Les panaches hydrothermaux résultent du mélange entre l’eau de mer et les fluides hydrothermaux, eux-mêmes générés par la circulation de l’eau de mer dans la croûte océanique.La chambre magmatique, source de chaleur profonde, associée à la structure perméable de la croûte océanique, sont deux facteurs qui façonnent cette circulation « souterraine ».

On peut la détecter sur le plancher océanique par la formation de monts et de cheminées. En effet, ceux-ci proviennent de la précipitation de certains minéraux composés de sulfates (anhydrite, barytine) et de sulfures (minerais riches en métaux), ainsi que de la formation dans la colonne d’eau de panaches hydrothermaux enrichis en He, CH4, Mn et H2S.

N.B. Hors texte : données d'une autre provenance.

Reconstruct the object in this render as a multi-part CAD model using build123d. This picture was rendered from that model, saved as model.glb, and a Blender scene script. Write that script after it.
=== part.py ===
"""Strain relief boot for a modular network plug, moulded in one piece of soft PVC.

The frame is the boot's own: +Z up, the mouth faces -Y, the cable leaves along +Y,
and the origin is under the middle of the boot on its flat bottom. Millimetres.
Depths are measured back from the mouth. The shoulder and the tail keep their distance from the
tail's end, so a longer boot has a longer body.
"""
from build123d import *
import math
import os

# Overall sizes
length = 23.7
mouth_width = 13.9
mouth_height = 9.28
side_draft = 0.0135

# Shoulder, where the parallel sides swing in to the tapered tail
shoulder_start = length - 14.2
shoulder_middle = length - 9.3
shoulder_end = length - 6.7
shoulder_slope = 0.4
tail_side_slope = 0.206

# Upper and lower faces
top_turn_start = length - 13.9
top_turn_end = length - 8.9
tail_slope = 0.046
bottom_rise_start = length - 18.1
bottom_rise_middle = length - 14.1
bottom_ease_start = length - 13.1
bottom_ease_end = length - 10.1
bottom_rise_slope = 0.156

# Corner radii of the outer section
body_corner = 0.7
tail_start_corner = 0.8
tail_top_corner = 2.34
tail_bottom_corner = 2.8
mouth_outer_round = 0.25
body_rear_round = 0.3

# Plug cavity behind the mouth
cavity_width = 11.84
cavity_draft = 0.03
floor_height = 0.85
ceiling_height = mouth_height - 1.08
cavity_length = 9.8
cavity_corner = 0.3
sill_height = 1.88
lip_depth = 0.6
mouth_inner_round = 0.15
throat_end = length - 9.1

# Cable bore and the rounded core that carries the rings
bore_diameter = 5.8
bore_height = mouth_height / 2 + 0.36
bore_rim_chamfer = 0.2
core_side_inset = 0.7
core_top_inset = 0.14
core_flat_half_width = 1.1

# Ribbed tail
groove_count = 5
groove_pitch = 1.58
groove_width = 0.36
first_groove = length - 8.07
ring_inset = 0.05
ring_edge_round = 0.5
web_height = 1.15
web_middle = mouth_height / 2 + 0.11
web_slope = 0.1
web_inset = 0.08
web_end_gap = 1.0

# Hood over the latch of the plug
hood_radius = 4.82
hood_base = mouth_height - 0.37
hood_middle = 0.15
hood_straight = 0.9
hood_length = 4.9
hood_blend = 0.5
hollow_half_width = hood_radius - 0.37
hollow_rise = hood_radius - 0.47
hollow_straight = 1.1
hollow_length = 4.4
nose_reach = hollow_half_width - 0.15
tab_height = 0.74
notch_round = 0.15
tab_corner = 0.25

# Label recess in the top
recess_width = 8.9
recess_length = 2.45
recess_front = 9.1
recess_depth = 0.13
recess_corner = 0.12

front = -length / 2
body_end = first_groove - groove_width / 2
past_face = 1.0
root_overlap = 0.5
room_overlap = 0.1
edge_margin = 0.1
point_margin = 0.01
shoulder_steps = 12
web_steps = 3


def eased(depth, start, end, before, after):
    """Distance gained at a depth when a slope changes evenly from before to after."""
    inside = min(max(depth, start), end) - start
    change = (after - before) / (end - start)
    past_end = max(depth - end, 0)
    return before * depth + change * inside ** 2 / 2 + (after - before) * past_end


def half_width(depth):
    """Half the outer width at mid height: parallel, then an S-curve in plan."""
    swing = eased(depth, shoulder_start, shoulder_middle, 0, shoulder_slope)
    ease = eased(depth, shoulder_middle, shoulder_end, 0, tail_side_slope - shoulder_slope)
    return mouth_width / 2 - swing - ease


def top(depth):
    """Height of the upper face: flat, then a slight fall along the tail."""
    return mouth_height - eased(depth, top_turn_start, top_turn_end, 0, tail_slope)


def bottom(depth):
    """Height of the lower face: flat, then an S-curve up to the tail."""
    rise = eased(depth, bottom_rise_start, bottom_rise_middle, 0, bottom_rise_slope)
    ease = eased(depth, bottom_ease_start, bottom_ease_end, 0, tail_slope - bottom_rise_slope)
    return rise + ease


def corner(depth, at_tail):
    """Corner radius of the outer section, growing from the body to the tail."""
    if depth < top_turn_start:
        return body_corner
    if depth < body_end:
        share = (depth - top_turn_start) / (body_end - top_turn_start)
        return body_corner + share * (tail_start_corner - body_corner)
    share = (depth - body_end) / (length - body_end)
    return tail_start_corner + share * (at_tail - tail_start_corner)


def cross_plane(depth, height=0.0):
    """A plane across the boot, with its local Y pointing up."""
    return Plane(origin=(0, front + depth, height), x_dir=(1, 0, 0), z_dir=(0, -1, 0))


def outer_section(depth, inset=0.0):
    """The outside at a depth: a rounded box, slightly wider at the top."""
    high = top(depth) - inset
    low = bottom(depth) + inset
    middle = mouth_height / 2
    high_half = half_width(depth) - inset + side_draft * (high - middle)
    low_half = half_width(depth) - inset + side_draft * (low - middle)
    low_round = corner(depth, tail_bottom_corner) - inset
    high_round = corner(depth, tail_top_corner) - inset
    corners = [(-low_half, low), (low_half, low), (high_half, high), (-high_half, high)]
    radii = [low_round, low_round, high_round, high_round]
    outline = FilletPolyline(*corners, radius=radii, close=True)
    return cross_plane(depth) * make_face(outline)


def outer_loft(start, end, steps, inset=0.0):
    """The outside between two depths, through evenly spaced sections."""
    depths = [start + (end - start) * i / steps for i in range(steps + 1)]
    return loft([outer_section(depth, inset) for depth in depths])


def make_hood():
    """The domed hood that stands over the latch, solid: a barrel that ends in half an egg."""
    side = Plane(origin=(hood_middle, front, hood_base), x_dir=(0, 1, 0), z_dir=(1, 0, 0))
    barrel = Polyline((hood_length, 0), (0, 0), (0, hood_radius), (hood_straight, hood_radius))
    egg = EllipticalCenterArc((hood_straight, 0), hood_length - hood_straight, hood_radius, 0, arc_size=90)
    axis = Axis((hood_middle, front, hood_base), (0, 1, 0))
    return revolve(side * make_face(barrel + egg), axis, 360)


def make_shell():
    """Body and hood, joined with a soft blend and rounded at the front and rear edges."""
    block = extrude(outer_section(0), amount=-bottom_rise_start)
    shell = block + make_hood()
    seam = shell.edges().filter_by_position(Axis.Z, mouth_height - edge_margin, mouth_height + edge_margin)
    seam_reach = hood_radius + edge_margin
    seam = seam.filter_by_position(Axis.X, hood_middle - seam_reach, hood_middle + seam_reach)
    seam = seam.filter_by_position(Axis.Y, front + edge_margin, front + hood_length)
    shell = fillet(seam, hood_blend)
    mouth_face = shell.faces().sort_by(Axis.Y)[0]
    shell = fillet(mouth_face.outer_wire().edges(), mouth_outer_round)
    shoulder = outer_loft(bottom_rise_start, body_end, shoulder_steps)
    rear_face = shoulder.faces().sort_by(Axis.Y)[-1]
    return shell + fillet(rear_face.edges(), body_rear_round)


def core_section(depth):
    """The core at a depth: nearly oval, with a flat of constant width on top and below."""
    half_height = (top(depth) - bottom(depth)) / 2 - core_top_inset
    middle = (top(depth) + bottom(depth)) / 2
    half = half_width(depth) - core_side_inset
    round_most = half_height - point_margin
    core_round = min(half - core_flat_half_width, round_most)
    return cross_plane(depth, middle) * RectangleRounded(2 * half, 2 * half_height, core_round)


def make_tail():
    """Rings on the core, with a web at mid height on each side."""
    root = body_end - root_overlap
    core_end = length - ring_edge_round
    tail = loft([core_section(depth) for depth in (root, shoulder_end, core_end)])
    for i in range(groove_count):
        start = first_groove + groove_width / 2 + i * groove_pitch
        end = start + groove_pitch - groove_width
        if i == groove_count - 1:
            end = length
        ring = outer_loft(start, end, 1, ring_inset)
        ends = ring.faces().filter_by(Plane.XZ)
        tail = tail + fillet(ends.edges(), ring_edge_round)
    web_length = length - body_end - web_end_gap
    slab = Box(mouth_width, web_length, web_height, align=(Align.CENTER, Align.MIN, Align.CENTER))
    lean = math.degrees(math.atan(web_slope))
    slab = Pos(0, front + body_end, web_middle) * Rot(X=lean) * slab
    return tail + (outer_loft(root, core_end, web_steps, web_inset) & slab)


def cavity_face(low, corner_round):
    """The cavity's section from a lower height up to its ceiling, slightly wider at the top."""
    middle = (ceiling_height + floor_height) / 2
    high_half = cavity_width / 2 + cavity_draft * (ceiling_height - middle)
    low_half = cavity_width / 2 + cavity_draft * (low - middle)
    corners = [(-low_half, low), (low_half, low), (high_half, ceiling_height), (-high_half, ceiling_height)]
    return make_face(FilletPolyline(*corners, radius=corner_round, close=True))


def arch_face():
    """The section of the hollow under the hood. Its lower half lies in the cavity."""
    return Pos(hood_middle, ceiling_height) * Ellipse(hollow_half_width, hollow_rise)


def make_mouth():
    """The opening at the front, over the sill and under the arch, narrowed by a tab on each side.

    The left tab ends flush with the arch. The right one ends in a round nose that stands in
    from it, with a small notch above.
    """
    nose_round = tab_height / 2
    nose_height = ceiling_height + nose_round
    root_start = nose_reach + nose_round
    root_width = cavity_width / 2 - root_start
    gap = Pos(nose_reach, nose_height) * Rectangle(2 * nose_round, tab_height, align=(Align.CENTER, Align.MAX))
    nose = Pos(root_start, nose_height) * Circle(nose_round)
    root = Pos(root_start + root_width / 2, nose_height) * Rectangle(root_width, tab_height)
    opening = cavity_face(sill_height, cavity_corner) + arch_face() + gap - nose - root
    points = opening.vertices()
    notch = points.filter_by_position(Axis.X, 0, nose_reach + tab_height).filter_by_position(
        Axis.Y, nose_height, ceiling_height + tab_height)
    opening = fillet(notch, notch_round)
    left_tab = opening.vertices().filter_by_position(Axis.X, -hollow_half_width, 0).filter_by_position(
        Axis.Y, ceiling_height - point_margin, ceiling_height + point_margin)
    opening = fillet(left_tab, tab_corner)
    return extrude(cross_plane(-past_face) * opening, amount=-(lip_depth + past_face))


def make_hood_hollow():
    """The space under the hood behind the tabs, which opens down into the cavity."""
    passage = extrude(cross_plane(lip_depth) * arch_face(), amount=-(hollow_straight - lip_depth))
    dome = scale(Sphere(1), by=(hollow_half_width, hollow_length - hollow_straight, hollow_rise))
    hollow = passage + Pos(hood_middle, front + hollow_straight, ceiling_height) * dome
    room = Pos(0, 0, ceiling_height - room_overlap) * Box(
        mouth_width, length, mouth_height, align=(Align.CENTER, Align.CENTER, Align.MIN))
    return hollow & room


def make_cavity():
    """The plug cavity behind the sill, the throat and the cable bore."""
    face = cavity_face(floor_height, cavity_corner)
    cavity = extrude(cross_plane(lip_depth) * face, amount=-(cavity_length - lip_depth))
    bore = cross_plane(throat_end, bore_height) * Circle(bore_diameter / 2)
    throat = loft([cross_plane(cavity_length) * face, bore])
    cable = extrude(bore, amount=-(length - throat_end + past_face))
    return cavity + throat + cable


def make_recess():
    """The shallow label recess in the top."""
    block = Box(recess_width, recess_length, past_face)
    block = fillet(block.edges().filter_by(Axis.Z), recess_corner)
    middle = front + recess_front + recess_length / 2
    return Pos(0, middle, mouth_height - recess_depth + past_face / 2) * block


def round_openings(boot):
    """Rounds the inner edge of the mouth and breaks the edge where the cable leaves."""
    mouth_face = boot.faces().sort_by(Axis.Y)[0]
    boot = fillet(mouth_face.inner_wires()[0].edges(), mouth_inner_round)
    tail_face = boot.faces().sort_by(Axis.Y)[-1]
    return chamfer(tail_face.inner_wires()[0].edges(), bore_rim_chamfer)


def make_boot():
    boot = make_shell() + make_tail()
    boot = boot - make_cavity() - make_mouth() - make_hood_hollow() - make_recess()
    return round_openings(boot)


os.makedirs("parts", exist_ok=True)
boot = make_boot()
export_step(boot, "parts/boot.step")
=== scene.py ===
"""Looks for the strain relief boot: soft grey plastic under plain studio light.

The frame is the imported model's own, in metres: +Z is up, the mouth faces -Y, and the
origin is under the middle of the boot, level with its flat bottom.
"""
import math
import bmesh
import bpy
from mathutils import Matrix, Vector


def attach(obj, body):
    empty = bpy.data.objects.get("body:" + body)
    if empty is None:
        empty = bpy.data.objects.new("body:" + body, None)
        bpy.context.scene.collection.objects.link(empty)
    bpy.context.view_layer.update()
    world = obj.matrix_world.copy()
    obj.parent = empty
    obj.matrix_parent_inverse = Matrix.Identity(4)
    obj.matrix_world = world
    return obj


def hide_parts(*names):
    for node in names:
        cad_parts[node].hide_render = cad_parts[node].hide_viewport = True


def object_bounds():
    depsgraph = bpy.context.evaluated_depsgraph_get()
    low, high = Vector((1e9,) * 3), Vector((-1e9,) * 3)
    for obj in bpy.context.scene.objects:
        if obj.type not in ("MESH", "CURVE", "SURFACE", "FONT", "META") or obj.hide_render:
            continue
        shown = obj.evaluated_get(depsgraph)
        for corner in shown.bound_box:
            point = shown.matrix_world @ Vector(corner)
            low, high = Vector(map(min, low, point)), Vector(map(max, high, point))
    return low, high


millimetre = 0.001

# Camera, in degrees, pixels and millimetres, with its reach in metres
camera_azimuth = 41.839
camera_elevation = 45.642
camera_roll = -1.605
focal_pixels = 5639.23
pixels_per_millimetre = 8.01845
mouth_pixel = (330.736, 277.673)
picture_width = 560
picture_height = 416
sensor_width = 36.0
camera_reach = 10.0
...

Ces panaches, qui dépendent étroitement de la nature des fluides rejetés, sont souvent « noirs » ou « blancs » du fait de la présence de particules minérales qui précipitent rapidement lorsque les fluides de haute température (350°C) se mélangent avec l’eau de mer froide (autour de 2°C). Bien que certains fluides soient de basse température et ne contiennent pratiquement pas de particules, les panaches noirs bien connus du public ont, à leur origine, des fluides chargés en métaux appelés couramment « fumeurs noirs ».

Pourquoi étudier les panaches hydrothermaux ?

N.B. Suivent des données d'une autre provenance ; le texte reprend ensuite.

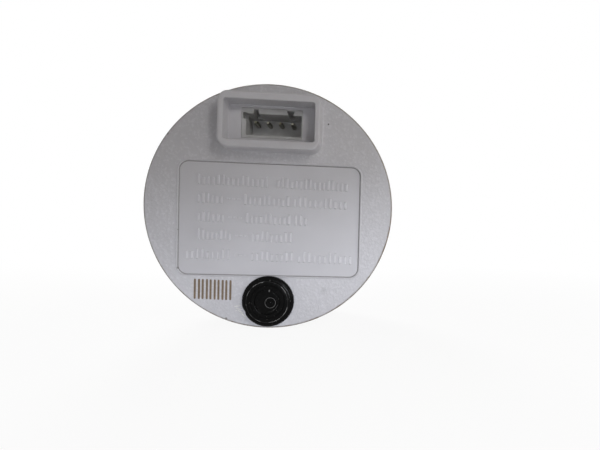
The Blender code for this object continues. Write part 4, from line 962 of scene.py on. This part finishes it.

Au dessus des zones actives, les panaches hydrothermaux s’élèvent dans la colonne d’eau tant que la densité des fluides est moins dense que celle de l’eau de mer. Après leur éjection, mélange avec l’eau de mer ambiante, transport par advection (déplacement d'une masse d'air dans le sens horizontal) à partir de la source, les fluides vont se disperser latéralement au gré des courants océaniques et atteindre un état d’équilibre.

Ainsi, outre la détection des sites actifs le long des dorsales médioocéaniques, les panaches hydrothermaux permettent de suivre la dispersion, le mélange, l’évolution des fluides et des particules associée dans le temps et à différentes distances des sources, et contribuent ainsi à étudier et mieux comprendre le comportement géochimique et le cycle des éléments dans l’eau de mer.

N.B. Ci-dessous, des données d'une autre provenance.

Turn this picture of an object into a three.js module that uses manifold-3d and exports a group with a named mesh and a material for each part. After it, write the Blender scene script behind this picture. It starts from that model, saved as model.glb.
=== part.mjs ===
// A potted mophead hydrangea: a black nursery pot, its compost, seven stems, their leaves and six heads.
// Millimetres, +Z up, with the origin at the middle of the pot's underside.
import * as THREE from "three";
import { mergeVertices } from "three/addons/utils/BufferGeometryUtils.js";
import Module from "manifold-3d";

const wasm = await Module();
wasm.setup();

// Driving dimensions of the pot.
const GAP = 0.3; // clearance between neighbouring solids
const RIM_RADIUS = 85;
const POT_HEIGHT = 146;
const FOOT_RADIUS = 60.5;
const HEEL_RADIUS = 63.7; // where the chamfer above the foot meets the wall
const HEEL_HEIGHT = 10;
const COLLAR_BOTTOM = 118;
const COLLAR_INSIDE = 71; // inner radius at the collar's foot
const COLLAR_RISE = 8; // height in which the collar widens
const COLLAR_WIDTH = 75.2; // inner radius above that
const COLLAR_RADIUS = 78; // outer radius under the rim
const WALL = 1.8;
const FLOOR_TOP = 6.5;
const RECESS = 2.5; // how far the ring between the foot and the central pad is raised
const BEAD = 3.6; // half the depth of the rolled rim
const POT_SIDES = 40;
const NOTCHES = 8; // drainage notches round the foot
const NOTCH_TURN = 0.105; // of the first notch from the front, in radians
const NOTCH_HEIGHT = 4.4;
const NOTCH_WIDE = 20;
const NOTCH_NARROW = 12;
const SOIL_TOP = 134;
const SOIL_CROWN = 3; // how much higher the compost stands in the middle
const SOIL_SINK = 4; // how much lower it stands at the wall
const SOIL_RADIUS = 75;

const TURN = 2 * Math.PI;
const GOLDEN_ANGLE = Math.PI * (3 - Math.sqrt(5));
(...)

Comment détecte-t-on les panaches hydrothermaux ?

Les panaches hydrothermaux sont détectables dans la colonne d’eau au dessus des champs hydrothermaux actifs et bien au delà (de 10 à 100 kms), le long de la dorsale et sur ses flancs et ses murs. En effet, ils présentent des caractéristiques physiques et géochimiques très différentes de celles de l’eau de mer.

De nombreux traceurs physiques et géochimiques sont ainsi applicables à l’exploration de l’activité hydrothermale. Plusieurs méthodes et stratégies ont été mises au point pour cartographier les panaches hydrothermaux. Elles sont toutes basées sur la détection d’anomalies physiques (température, néphélométrie) et géochimiques (Mn, CH4, H2S, Hélium, Radon,….).

Quelle stratégie utiliser dans l’exploration de l’activité hydrothermale ?

Développés depuis une vingtaine d’années, les programmes de recherches liés à la circulation hydrothermale le long des dorsales médioocéaniques ont plusieurs objectifs :

  • le développement de méthodes d’exploration afin de localiser, cartographier et connaître la distribution des panaches hydrothermaux associés aux champs hydrothermaux actifs ;
  • l’enregistrement et le suivi des variations temporelles et l’évolution des systèmes hydrothermaux, en particulier leur comportement après des évènements tectoniques et volcaniques ;
  • la connaissance des liens entre processus hydrothermaux, magmatiques et tectoniques le long du système « dorsales médioocéaniques » au sens large (cycle magmato-tectonique) ;
  • l’étude des processus physiques, géochimiques, thermodynamiques contrôlant la circulation hydrothermale.

 

La recherche des zones actives utilisant les traceurs physiques et chimiques se fait en trois étapes :

  1. Une exploration régionale, à l’échelle de 1000 km de dorsale, permet dans un premier temps de détecter les anomalies géochimiques majeures.
  2. Dans un second temps, une étude plus fine à l’échelle d’un segment de dorsale (10 à 100 km) permet d’étudier la variabilité de l’activité hydrothermale et de localiser plus précisément les zones actives. Ces deux premières étapes sont réalisées lors de campagnes océanographiques de surface.
  3. La troisième étape, probablement la plus délicate, consiste en la découverte et l’étude en détail du site hydrothermal à l’aide de submersibles et engins télé-opérés (ROV) lors de campagnes de plongées. En général, cette exploration sous-marine se réalise à l’échelle de « boîtes » de 10 km sur 10 km.

Cette stratégie d’approche scientifique, impliquant les traceurs, a montré son efficacité et permis de découvrir récemment de nombreux sites actifs tels que Menez Gwen, Broken Spur, Rainbow, Ashadze sur la Dorsale Médio-Atlantique.

 

Quelle instrumentation utiliser ?

Après établissement d’une carte bathymétrique la plus précise possible, les scientifiques recherchent diverses anomalies physiques et géochimiques (traceurs) créées dans la colonne d’eau par les apports hydrothermaux. La présence de ces anomalies, formant des panaches hydrothermaux, est synonyme d’activité hydrothermale.

Les mesures sont effectuées à l’aide d’une bathysonde-rosette associant divers capteurs (température, conductivité, néphélométrie, analyseur chimique in-situ). Les équipements analytiques sont installés dans un container laboratoire embarqué à bord des navires océanographiques. Le traitement des données physiques et l’analyse à bord permettent de détecter en temps réel les anomalies physiques dans la colonne d’eau (température, conductivité, densité), les panaches de particules (ex: mesures de transmissométrie, néphélométrie,.....), et les anomalies géochimiques (ex: méthane, manganèse).

Ces informations obtenues directement sur le navire permettent de guider la campagne océanographique, de repérer les zones actives, de les délimiter et préparer ainsi les campagnes de plongée en submersible à venir et généralement programmées les années suivantes sur les chantiers découverts.